» Objective: Only the lines from the one with "bar(vent_x, vent_z, vent_r + 0.05, back_y, back_y" through the one with "nodes_of[node].hide_render = nodes_of[node].hide_viewport" are to be restated, word for word, with both of them included.

» Entries shown:
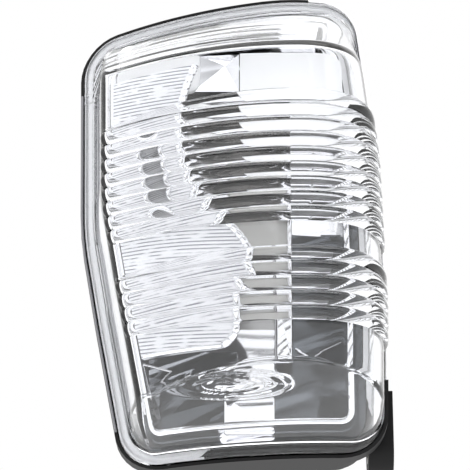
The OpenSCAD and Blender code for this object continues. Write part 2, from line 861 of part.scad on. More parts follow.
module contact_strip(way) {
    side = way * (wedge_t / 2 + contact_t / 2);
    middle = bulb_x + way * 3.4;
    block(
        [middle - contact_w / 2, wedge_y + 3.6, bulb_z + side - contact_t / 2],
        [middle + contact_w / 2, mouth_floor_y + 9, bulb_z + side + contact_t / 2]
    );
}
module contact_left() {
    color([0.78, 0.62, 0.3]) from_back()
        contact_strip(-1);
}
module contact_right() {
    color([0.78, 0.62, 0.3]) from_back()
        contact_strip(1);
}
module terminal_plate() {
    gap = 0.1;
    color([0.75, 0.75, 0.72]) from_back()
        difference() {
            block(
                [bulb_x - mouth_w / 2 + gap, mouth_floor_y, bulb_z - mouth_h / 2 + gap],
                [bulb_x + mouth_w / 2 - gap, mouth_floor_y + 1.6, bulb_z + mouth_h / 2 - gap]
            );
            for (way = [-1, 1])
                contact_strip(way);
        }
}
module holder_seal() {
    color([0.14, 0.14, 0.14]) from_back()
        along_y(bulb_x, bulb_z)
            rotate_extrude($fn = 96)
                translate([holder_bore / 2 + 0.2 + seal_t / 2, boss_y + seal_t / 2])
                    circle(d = seal_t, $fn = 24);
}

module vent_cap() {
    color([0.1, 0.1, 0.1]) from_back()
        difference() {
            bar(vent_x, vent_z, vent_r + cap_t, back_y + collar_h, back_y + vent_h + 3);
            bar(vent_x, vent_z, vent_r + 0.05, back_y, back_y + vent_h);
            bar(vent_x, vent_z, 1, back_y + vent_h - 0.5, back_y + vent_h + 4);
        }
}
module vent_membrane() {
    color([0.9, 0.9, 0.88]) from_back()
        bar(vent_x, vent_z, membrane_r, plate_y - membrane_t, plate_y);
}
module ear_bush() {
    color([0.75, 0.75, 0.75]) from_back()
        translate([ear_x, ear_y, ear_z])
            rotate([0, 90, 0])
                difference() {
                    cylinder(h = ear_t, r = ear_bore / 2);
                    translate([0, 0, -1])
                        cylinder(h = ear_t + 2, r = ear_bore / 2 - bush_t);
                }
}
module retaining_clip() {
    top = tongue_z + tongue_t;
    low = tongue_z - clip_t;
    color([0.7, 0.7, 0.72]) from_back()
        union() {
            block([-clip_w / 2, tongue_y - clip_l, top], [clip_w / 2, tongue_y + clip_t, top + clip_t]);
            block([-clip_w / 2, tongue_y - clip_l, low], [clip_w / 2, tongue_y + clip_t, tongue_z]);
            block([-clip_w / 2, tongue_y, low], [clip_w / 2, tongue_y + clip_t, top + clip_t]);
        }
}

lens();
housing();
rim_gasket();
reflector();
curtain();
reflector_screws();
bulb();
bulb_holder();
holder_seal();
contact_left();
contact_right();
terminal_plate();
vent_cap();
vent_membrane();
ear_bush();
retaining_clip();
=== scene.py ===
# %% [markdown]
# # Mirror turn signal lamp
# A clear, ribbed lens wraps round a chrome reflector, a satin curtain and a
# mirror-coated bulb, all on a black housing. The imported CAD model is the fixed
# frame: this script adds finer pieces in the same places, their finishes, and a
# small white studio. Sizes are in millimetres until a mesh is made.

import math

import bmesh
import bpy
import numpy as np
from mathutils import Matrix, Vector


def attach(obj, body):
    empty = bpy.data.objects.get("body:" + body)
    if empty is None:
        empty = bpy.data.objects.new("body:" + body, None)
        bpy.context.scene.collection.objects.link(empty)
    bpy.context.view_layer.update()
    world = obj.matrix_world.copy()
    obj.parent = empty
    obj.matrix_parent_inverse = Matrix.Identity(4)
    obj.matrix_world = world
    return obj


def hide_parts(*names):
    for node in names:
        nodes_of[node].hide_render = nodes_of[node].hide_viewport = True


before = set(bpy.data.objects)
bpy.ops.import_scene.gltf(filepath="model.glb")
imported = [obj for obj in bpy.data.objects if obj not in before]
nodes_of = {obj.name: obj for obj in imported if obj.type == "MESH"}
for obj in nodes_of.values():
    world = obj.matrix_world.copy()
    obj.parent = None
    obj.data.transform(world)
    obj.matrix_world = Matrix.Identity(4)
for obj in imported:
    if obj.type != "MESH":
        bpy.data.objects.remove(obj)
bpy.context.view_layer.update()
MM = 0.001
BACK_Y = 62.0

# %% [markdown]
# ## Outline
# The lamp's outline is a rounded polygon, the same one that the CAD source
# uses. Each corner is (x, z, radius). Depth counts back from the foremost line
# of the lens, and `to_frame` moves it to the frame, whose Y = 0 is the flat back.

# %% Outline of the lamp
EDGE_LEFT = 44.0
EDGE_RIGHT = 40.6
EDGE_TOP = 73.0
EDGE_BOTTOM = 61.6
CORNER_TOP_R = 11.5
CORNER_LOW_R = 13.0
OUTLINE = [
    (14.5 - EDGE_LEFT, -EDGE_BOTTOM, CORNER_LOW_R),
    (EDGE_RIGHT - 0.8, 2.4 - EDGE_BOTTOM, CORNER_LOW_R),
    (EDGE_RIGHT, -20.0, 90.0),
    (EDGE_RIGHT - 1.2, 22.0, 90.0),
    (EDGE_RIGHT - 7.2, EDGE_TOP - 0.8, CORNER_TOP_R),
    (15.0, EDGE_TOP, 100.0),
    (-EDGE_LEFT, EDGE_TOP - 6.0, CORNER_TOP_R),
    (1.4 - EDGE_LEFT, 8.0, 90.0),
    (6.2 - EDGE_LEFT, -19.0, 90.0),
]
SWEEP_R = 96.0
SWEEP_MID_X = 14.0
EDGE_DEPTH = 26.0


def edge_y(x):
    """Depth of the sealing edge, which sweeps back to both sides."""
    return EDGE_DEPTH + SWEEP_R - np.sqrt(SWEEP_R**2 - (x - SWEEP_MID_X) ** 2)


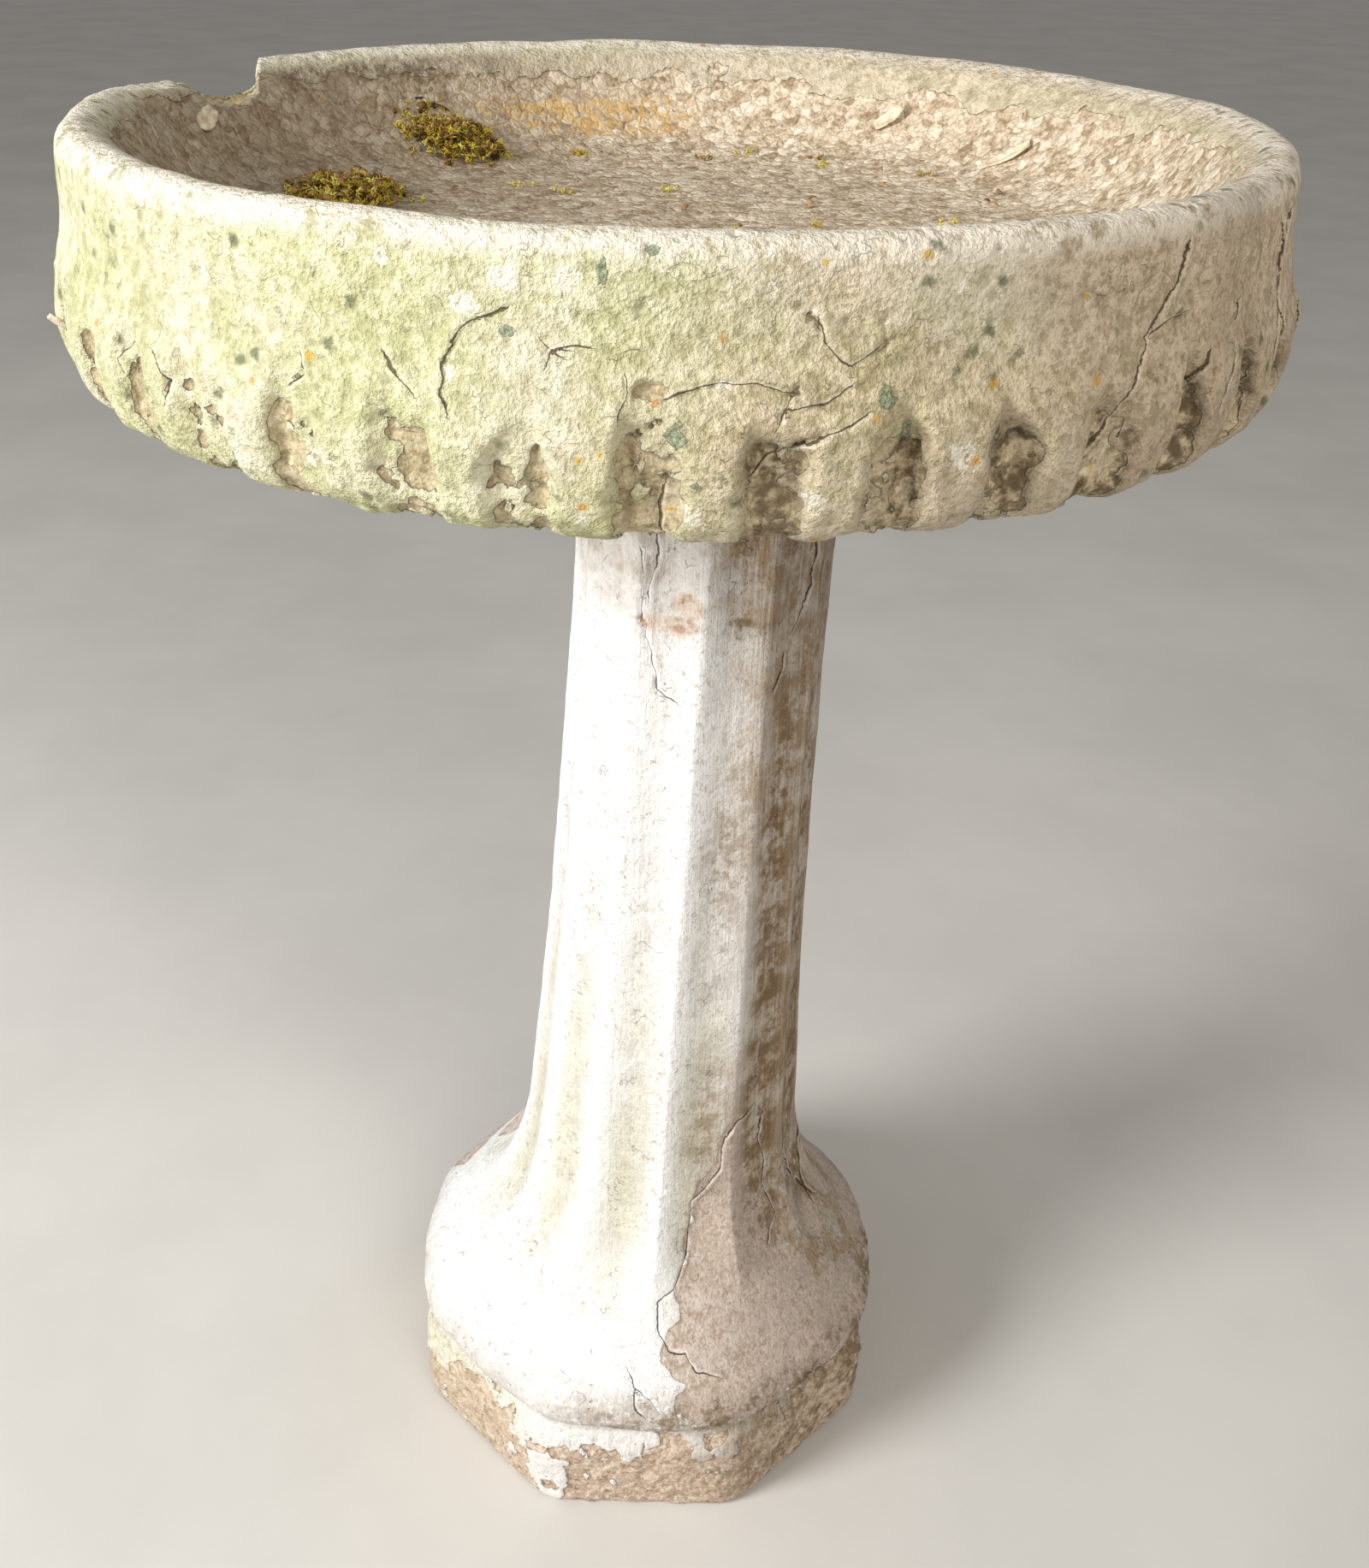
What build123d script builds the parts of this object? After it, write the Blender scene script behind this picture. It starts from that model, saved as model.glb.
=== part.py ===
"""Cast-stone garden bird bath: a scalloped round basin that stands loose on a fluted pedestal.

Millimetres, +Z up. The origin is on the ground under the centre of the foot.
-Y is the front: one flat of the octagonal foot faces it.
"""
import math
import os

from build123d import *

# ---- driving dimensions ----
overall_height = 660.0
basin_height = 86.0
wall_radius = 224.0
band_radius = 232.0
bowl_depth = 45.0
seat_height = 552.0
foot_apothem = 116.0

# ---- basin ----
rim_z = overall_height
basin_bottom_z = overall_height - basin_height
floor_z = overall_height - bowl_depth
rim_outer_roll = 6.0
rim_inner_roll = 20.0
floor_edge_radius = 140.0
bottom_edge_radius = wall_radius - 16.0
boss_radius = 80.0
boss_flare = 4.0
boss_height = 8.0

# ---- scallops round the lower band of the basin ----
scallop_count = 40
scallop_cutter_radius = 10.0
scallop_depth = 7.5
scallop_first_angle = -91.5
scallop_top_z = basin_bottom_z + 40.0
scallop_low_z = basin_bottom_z + 10.0

# ---- broken-out piece of the rim, at the left towards the back ----
chip_angle = 160.0
chip_depth = 15.0
chip_step = 40.0
chip_run_out = 58.0
chip_reach = 50.0

# ---- pedestal shaft ----
flute_count = 12
flute_depth = 1.4
shaft_lean = 0.030
bedding_gap = 0.3
head_z = seat_height - bedding_gap
shaft_foot_z = 120.0
shaft_radii = ((shaft_foot_z, 74.0), (180.0, 68.5), (260.0, 62.5), (380.0, 57.0), (470.0, 54.5), (head_z, 56.5))

# ---- pedestal base ----
plinth_height = 56.0
plinth_shoulder = 8.0
plinth_foot_edge = 3.0
groove_radius = foot_apothem - 4.0
bell_lip_radius = foot_apothem + 4.5
bell_lip_z = plinth_height + 12.0
bell_top_radius = 71.0
bell_top_z = 158.0

# ---- loose dowel between the two castings ----
pin_radius = 9.5
pin_clearance = 0.05
pin_end_gap = 0.3
pin_in_pedestal = 66.0
pin_in_basin = 38.0
pin_chamfer = 1.5

# ---- steel cast into the stone: it shares its space with the castings ----
rod_radius = 3.0
rod_circle_radius = 30.0
rod_circle_x = 8.0
rod_count = 3
rod_low_z = 25.0
rod_high_z = 520.0
rim_wire_radius = 2.5
rim_wire_ring_radius = 207.0
rim_wire_z = 626.0
bar_radius = 3.0
bar_offset = 60.0
bar_half_length = 150.0
lower_bar_z = basin_bottom_z + 14.0
upper_bar_z = lower_bar_z + 2 * bar_radius + 0.4

# ---- moss in the bowl: centre x, y, z and half sizes ----
moss_behind = ((-108.0, 141.0, 622.0), (30.0, 23.0, 12.0))
moss_left = ((-135.0, 35.0, 618.0), (26.0, 42.0, 9.0))


def revolve_section(edges):
    """Turn a closed outline of (radius, height) about the vertical axis."""
    section = Plane.XZ * Face(Wire(edges))
    return revolve(section, Axis.Z, 360)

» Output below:
            bar(vent_x, vent_z, vent_r + 0.05, back_y, back_y + vent_h);
            bar(vent_x, vent_z, 1, back_y + vent_h - 0.5, back_y + vent_h + 4);
        }
}
module vent_membrane() {
    color([0.9, 0.9, 0.88]) from_back()
        bar(vent_x, vent_z, membrane_r, plate_y - membrane_t, plate_y);
}
module ear_bush() {
    color([0.75, 0.75, 0.75]) from_back()
        translate([ear_x, ear_y, ear_z])
            rotate([0, 90, 0])
                difference() {
                    cylinder(h = ear_t, r = ear_bore / 2);
                    translate([0, 0, -1])
                        cylinder(h = ear_t + 2, r = ear_bore / 2 - bush_t);
                }
}
module retaining_clip() {
    top = tongue_z + tongue_t;
    low = tongue_z - clip_t;
    color([0.7, 0.7, 0.72]) from_back()
        union() {
            block([-clip_w / 2, tongue_y - clip_l, top], [clip_w / 2, tongue_y + clip_t, top + clip_t]);
            block([-clip_w / 2, tongue_y - clip_l, low], [clip_w / 2, tongue_y + clip_t, tongue_z]);
            block([-clip_w / 2, tongue_y, low], [clip_w / 2, tongue_y + clip_t, top + clip_t]);
        }
}

lens();
housing();
rim_gasket();
reflector();
curtain();
reflector_screws();
bulb();
bulb_holder();
holder_seal();
contact_left();
contact_right();
terminal_plate();
vent_cap();
vent_membrane();
ear_bush();
retaining_clip();
=== scene.py ===
# %% [markdown]
# # Mirror turn signal lamp
# A clear, ribbed lens wraps round a chrome reflector, a satin curtain and a
# mirror-coated bulb, all on a black housing. The imported CAD model is the fixed
# frame: this script adds finer pieces in the same places, their finishes, and a
# small white studio. Sizes are in millimetres until a mesh is made.

import math

import bmesh
import bpy
import numpy as np
from mathutils import Matrix, Vector


def attach(obj, body):
    empty = bpy.data.objects.get("body:" + body)
    if empty is None:
        empty = bpy.data.objects.new("body:" + body, None)
        bpy.context.scene.collection.objects.link(empty)
    bpy.context.view_layer.update()
    world = obj.matrix_world.copy()
    obj.parent = empty
    obj.matrix_parent_inverse = Matrix.Identity(4)
    obj.matrix_world = world
    return obj


def hide_parts(*names):
    for node in names:
        nodes_of[node].hide_render = nodes_of[node].hide_viewport = True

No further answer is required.